By now, you've either stopped reading or you're totally sold on these cookies, but let me give you one last reason to like them. Because the dough doesn't contain any eggs, you can eat the raw dough by the spoonful without ever having to worry about salmonella.
- 250 grams bread flour (~2 cups)
- ½ teaspoon baking soda
- ½ cup coconut oil
- 250 grams coconut sugar (~ 1 ¼ cups)
- 1 tablespoon nutritional yeast
- ½ teaspoon salt
- 2 teaspoons vanilla extract
- ¼ cup soy milk
- 100 grams unsweetened chocolate (~1 cup, chopped)
- Heat your oven to 375 degrees F (190 C) and line 2 baking sheets with parchment paper.
- Whisk the flour and baking soda together in a medium bowl to combine evenly and set aside.
- Add the coconut oil, coconut sugar, nutritional yeast, salt, vanilla extract and soy milk to a food processor and process until the mixture is smooth and shiny.
- Add the flour mixture and process until just combined.
- Turn the dough out into a bowl and stir in the chocolate chunks.
- Use a spoon to scoop a ball of dough and roll it between your hands to get it round.
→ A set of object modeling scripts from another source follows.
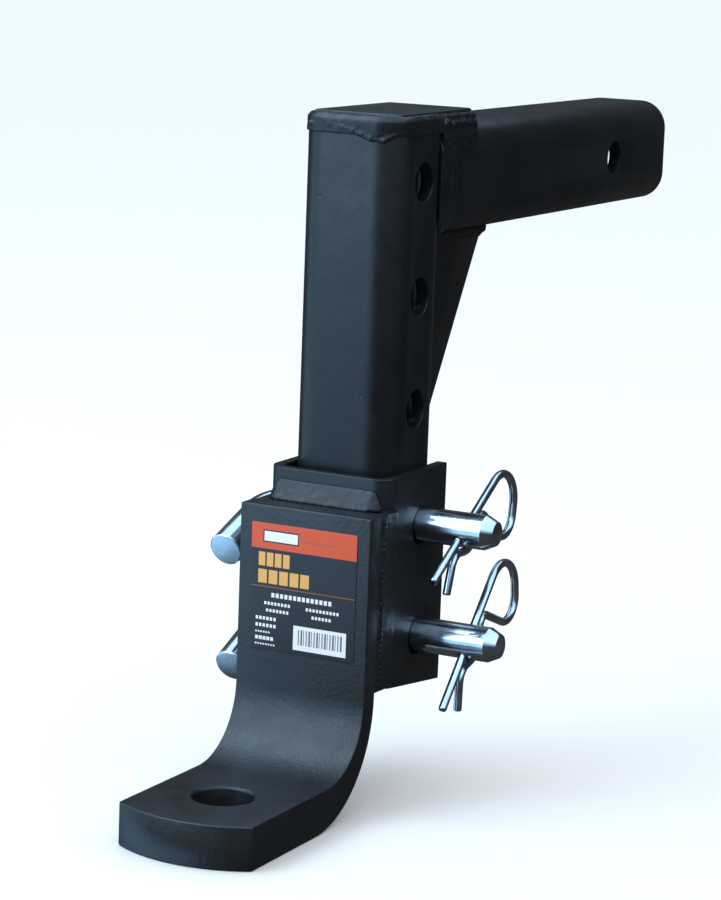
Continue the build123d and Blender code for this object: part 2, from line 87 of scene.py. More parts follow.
def black_enamel(name, dust=0.35, peel=0.5, flatness=0.30, shine=0.5):
    """Satin black enamel over rolled steel; dust is how grey the specks are, peel how rough the skin,
    flatness how far it is from a full gloss, and shine how strong its reflections are."""
    paint = bpy.data.materials.new(name)
    paint.use_nodes = True
    tree = paint.node_tree
    shader = tree.nodes["Principled BSDF"]
    shader.inputs["IOR"].default_value = 1.5
    shader.inputs["Specular IOR Level"].default_value = shine
    shader.inputs["Coat Weight"].default_value = 0.0
    place = tree.nodes.new("ShaderNodeTexCoord")

    # Broad cloudy change of tone where the enamel is thicker or thinner
    cloud = tree.nodes.new("ShaderNodeTexNoise")
    cloud.inputs["Scale"].default_value = 26.0
    cloud.inputs["Detail"].default_value = 4.0
    cloud.inputs["Roughness"].default_value = 0.6
    tree.links.new(place.outputs["Object"], cloud.inputs["Vector"])
    tone = tree.nodes.new("ShaderNodeValToRGB")
    tone.color_ramp.elements[0].position = 0.32
    tone.color_ramp.elements[0].color = (0.0030, 0.0033, 0.0036, 1)
    tone.color_ramp.elements[1].position = 0.70
    tone.color_ramp.elements[1].color = (0.0062, 0.0066, 0.0070, 1)
    tree.links.new(cloud.outputs["Fac"], tone.inputs["Fac"])

    # Specks of dust caught in the enamel
    specks = tree.nodes.new("ShaderNodeTexNoise")
    specks.inputs["Scale"].default_value = 420.0
    specks.inputs["Detail"].default_value = 3.0
    tree.links.new(place.outputs["Object"], specks.inputs["Vector"])
    speck_cut = tree.nodes.new("ShaderNodeMapRange")
    speck_cut.inputs["From Min"].default_value = 0.70
    speck_cut.inputs["From Max"].default_value = 0.80
    speck_cut.inputs["To Max"].default_value = dust
    tree.links.new(specks.outputs["Fac"], speck_cut.inputs["Value"])
    dusty = tree.nodes.new("ShaderNodeMix")
    dusty.data_type = "RGBA"
    dusty.inputs["B"].default_value = (0.05, 0.052, 0.054, 1)
    tree.links.new(speck_cut.outputs["Result"], dusty.inputs["Factor"])
    tree.links.new(tone.outputs["Color"], dusty.inputs["A"])
    tree.links.new(dusty.outputs["Result"], shader.inputs["Base Color"])

    # The gloss is uneven: flatter where dust lies, shinier where the enamel pooled
    gloss = tree.nodes.new("ShaderNodeTexNoise")
    gloss.inputs["Scale"].default_value = 70.0
    gloss.inputs["Detail"].default_value = 5.0
    gloss.inputs["Roughness"].default_value = 0.65
    tree.links.new(place.outputs["Object"], gloss.inputs["Vector"])
    gloss_range = tree.nodes.new("ShaderNodeMapRange")
    gloss_range.inputs["From Min"].default_value = 0.3
    gloss_range.inputs["From Max"].default_value = 0.7
    gloss_range.inputs["To Min"].default_value = flatness
    gloss_range.inputs["To Max"].default_value = flatness + 0.14
    tree.links.new(gloss.outputs["Fac"], gloss_range.inputs["Value"])
    tree.links.new(gloss_range.outputs["Result"], shader.inputs["Roughness"])

    # Orange peel about 1.5 mm across, over slow waves left by the rolled steel, with fine pits
    skin = tree.nodes.new("ShaderNodeTexNoise")
    skin.inputs["Scale"].default_value = 520.0
    skin.inputs["Detail"].default_value = 2.0
    tree.links.new(place.outputs["Object"], skin.inputs["Vector"])
    waves = tree.nodes.new("ShaderNodeTexNoise")
    waves.inputs["Scale"].default_value = 60.0
    waves.inputs["Detail"].default_value = 3.0
    tree.links.new(place.outputs["Object"], waves.inputs["Vector"])
    pits = tree.nodes.new("ShaderNodeTexVoronoi")
    pits.inputs["Scale"].default_value = 55.0
    tree.links.new(place.outputs["Object"], pits.inputs["Vector"])
    pit_depth = tree.nodes.new("ShaderNodeMapRange")
    pit_depth.inputs["From Min"].default_value = 0.02
    pit_depth.inputs["From Max"].default_value = 0.07
    tree.links.new(pits.outputs["Distance"], pit_depth.inputs["Value"])
    skin_bump = tree.nodes.new("ShaderNodeBump")
    skin_bump.inputs["Strength"].default_value = peel
    skin_bump.inputs["Distance"].default_value = 0.00010
    tree.links.new(skin.outputs["Fac"], skin_bump.inputs["Height"])
    wave_bump = tree.nodes.new("ShaderNodeBump")
    wave_bump.inputs["Strength"].default_value = 0.5
    wave_bump.inputs["Distance"].default_value = 0.0006
    tree.links.new(waves.outputs["Fac"], wave_bump.inputs["Height"])
    tree.links.new(skin_bump.outputs["Normal"], wave_bump.inputs["Normal"])
    pit_bump = tree.nodes.new("ShaderNodeBump")
    pit_bump.inputs["Strength"].default_value = 0.6
    pit_bump.inputs["Distance"].default_value = 0.0003
    tree.links.new(pit_depth.outputs["Result"], pit_bump.inputs["Height"])
    tree.links.new(wave_bump.outputs["Normal"], pit_bump.inputs["Normal"])
    tree.links.new(pit_bump.outputs["Normal"], shader.inputs["Normal"])
    return paint


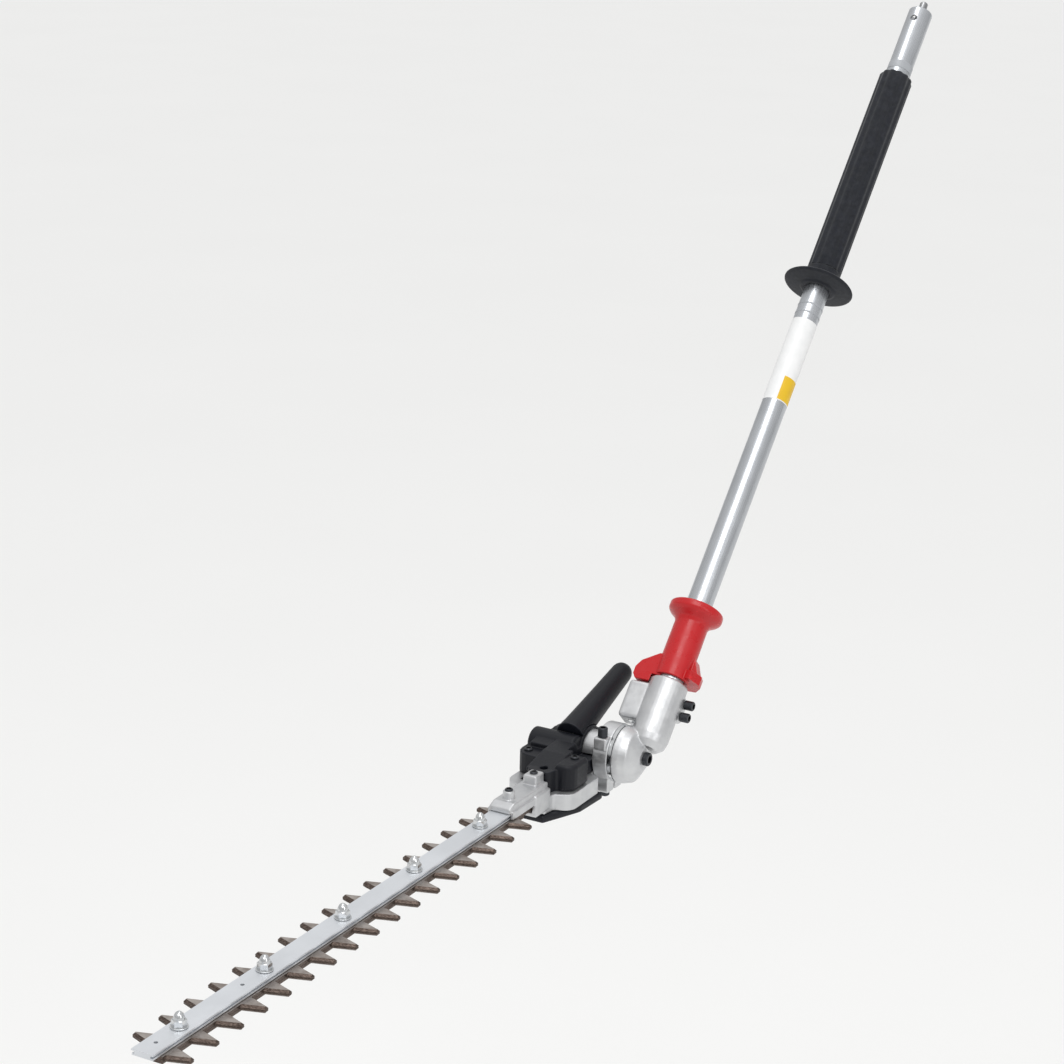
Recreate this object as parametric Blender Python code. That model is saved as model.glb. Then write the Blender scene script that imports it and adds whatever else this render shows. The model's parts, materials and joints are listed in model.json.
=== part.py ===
"""Articulating pole hedge trimmer attachment: a cutter head on a lockable hinge at the end of a tube.

Metres, +Z up. The origin is the middle of the tube's coupling end, the pole climbs towards it from the
hinge, and the blades lie level with their tips towards -X. Sizes below are in millimetres.
"""

import math

import bmesh
import bpy
from mathutils import Matrix, Vector

# ---------------------------------------------------------------- driving sizes, in mm and degrees
GAP = 0.3                # between pieces that touch
SEGMENTS = 32            # facets of a middling round piece

POLE_ANGLE = 47.3        # pole above the blade plane, at rest
POLE_OFFSET = 55.0       # pole axis to the right of the blades' centre line
BLADE_DROP = 17.0        # blade plane below the hinge axis

TUBE_RADIUS = 12.0
TUBE_WALL = 1.5
TUBE_FOOT = 40.0         # lower end of the tube, from the hinge axis
TUBE_END = 830.0         # coupling end of the tube, from the hinge axis
BUTTON_HOLE_RADIUS = 3.4
BUTTON_HOLE_BACK = 14.0  # its centre, back from the coupling end
SHAFT_RADIUS = 4.0
SHAFT_STICK_OUT = 13.0   # drive shaft beyond the tube
BUSH_LENGTH = 16.0
BUSH_PLACES = (0.12, 0.5, 0.9)   # shares of the tube's length

SOCKET_RADIUS = 17.6
SOCKET_FOOT = 8.7
SOCKET_TOP = 75.0
DOME_RADIUS = 26.5
DOME_LEFT = 18.0         # dome's open rim, left of the pole axis
DOME_RIDGE = 5.5
DOME_RIDGE_RADIUS = 23.6
DOME_NOSE = -3.0
DOME_NOSE_RADIUS = 10.5
DOME_WALL = 4.0
LOCK_OFFSET = 21.0       # lock plunger's axis, left of the pole axis
LOCK_BLOCK = (22.0, 21.5, 36.5)  # depth, width, length of the block that guides the plunger
LOCK_BLOCK_FOOT = 31.5
LOCK_BLOCK_RIGHT = 12.0
PLUNGER_RADIUS = 4.0
CLAMP_SCREW_PLACES = (49.5, 61.5)
CLAMP_SCREW_BACK = 10.5
CLAMP_FACE = 17.0
SCREW_HEAD_RADIUS = 4.4
SCREW_HEAD_LENGTH = 8.0

SLEEVE_FOOT = 78.0       # release sleeve's lower end, from the hinge axis
SLEEVE_TOP = 150.5
SLEEVE_NECK_RADIUS = 15.6
SLEEVE_FLANGE_RADIUS = 25.2
SLEEVE_FLANGE_THICK = 16.0
SLEEVE_WING_FOOT = 69.5
SLEEVE_WING_TOP = 97.5
RELEASE_TRAVEL = 9.0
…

Place the ball on the parchment-lined cookie sheet and then press it flat. The size and thickness of the cookie won't change much, so be sure to get it about the thickness you want the final cookie to be.
- Put the cookies in the oven. For a cookie that's fudgy in the center, bake until the cookie is set around the edges, but is still a bit wet in the center (6-8 minutes). For a cookie that's crunchy around the edges and chewy in the center, bake until the sides and middle are set, but the middle is still soft to the touch (8-10 minutes). For a completely crunchy cookie, bake until the middle is firm (10-12 minutes).
- When the cookies are done, remove them from the oven and let the cookies cool completely. Once they're room temperature you can set the chocolate and make them easier to get off the parchment paper by placing the pans in the freezer for a few minutes.